Instructions to follow: Copy each line in the data that includes the word "materials".

Records that describe objects:
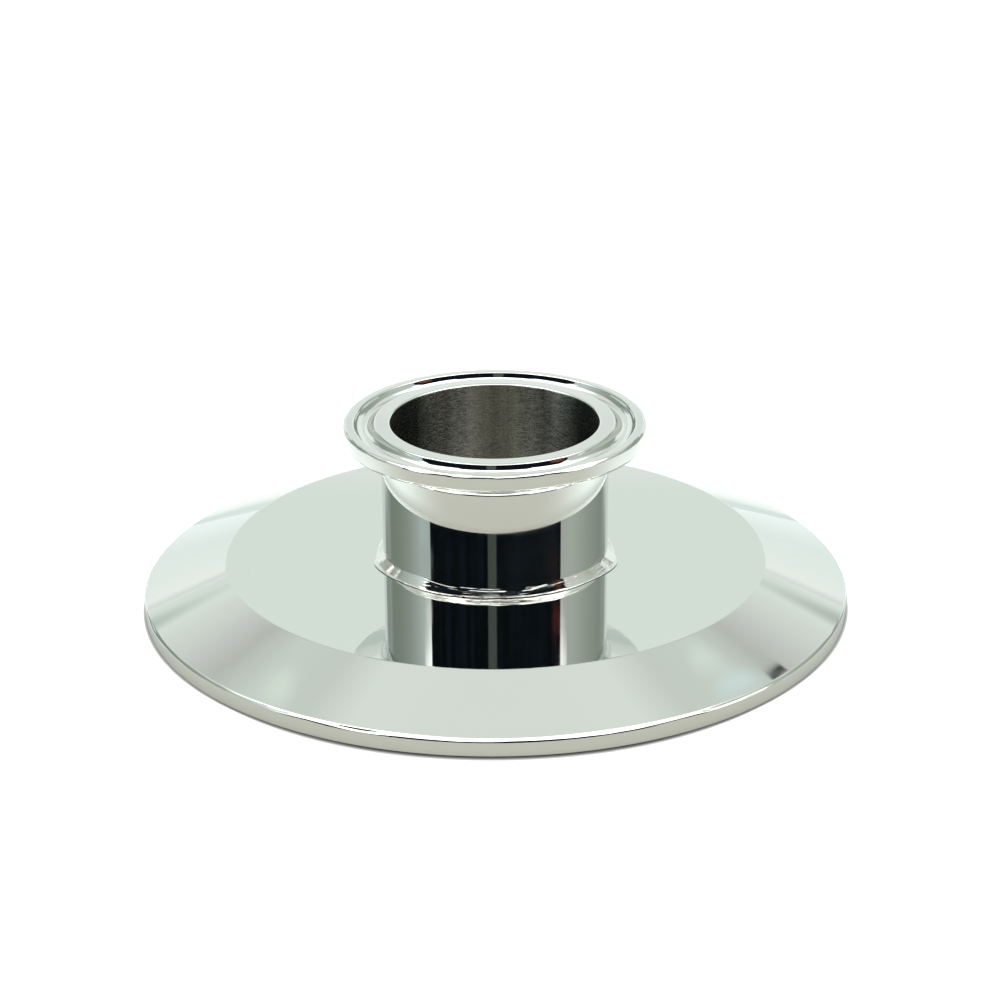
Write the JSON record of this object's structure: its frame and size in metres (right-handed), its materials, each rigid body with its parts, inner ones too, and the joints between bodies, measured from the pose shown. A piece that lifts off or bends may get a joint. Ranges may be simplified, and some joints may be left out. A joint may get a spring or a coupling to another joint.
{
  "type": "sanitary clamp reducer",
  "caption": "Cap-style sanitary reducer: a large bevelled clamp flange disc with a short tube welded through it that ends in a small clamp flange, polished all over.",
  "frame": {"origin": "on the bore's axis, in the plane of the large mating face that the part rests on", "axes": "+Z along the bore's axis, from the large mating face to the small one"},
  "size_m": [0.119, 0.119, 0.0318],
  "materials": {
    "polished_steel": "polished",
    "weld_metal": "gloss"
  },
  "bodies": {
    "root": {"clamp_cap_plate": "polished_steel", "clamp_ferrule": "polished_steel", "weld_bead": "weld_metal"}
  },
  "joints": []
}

---

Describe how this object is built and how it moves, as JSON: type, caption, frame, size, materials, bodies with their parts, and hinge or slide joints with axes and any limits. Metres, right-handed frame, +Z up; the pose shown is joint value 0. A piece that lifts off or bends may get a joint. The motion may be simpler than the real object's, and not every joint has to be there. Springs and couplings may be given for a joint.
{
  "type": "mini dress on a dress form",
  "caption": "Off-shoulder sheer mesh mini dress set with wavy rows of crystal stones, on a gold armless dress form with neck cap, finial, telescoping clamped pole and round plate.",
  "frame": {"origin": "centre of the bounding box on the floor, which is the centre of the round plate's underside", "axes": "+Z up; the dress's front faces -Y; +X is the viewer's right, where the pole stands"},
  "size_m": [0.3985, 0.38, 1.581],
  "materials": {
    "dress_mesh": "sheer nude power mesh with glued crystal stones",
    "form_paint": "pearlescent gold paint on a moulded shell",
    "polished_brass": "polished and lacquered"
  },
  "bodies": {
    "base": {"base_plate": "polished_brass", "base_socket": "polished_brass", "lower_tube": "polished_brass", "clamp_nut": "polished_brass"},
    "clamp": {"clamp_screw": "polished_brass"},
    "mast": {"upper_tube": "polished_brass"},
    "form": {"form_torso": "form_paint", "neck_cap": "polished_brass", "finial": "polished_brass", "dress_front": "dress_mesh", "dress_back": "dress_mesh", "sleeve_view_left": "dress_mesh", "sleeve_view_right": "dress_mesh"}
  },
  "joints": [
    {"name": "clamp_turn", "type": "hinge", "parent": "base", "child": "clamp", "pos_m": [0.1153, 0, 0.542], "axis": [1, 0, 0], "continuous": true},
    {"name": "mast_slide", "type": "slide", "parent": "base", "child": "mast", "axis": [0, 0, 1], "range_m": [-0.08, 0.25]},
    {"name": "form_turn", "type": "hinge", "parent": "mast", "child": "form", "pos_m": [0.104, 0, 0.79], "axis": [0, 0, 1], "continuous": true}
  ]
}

Problem solution:
Write the JSON record of this object's structure: its frame and size in metres (right-handed), its materials, each rigid body with its parts, inner ones too, and the joints between bodies, measured from the pose shown. A piece that lifts off or bends may get a joint. Ranges may be simplified, and some joints may be left out. A joint may get a spring or a coupling to another joint.
  "materials": {
Describe how this object is built and how it moves, as JSON: type, caption, frame, size, materials, bodies with their parts, and hinge or slide joints with axes and any limits. Metres, right-handed frame, +Z up; the pose shown is joint value 0. A piece that lifts off or bends may get a joint. The motion may be simpler than the real object's, and not every joint has to be there. Springs and couplings may be given for a joint.
  "materials": {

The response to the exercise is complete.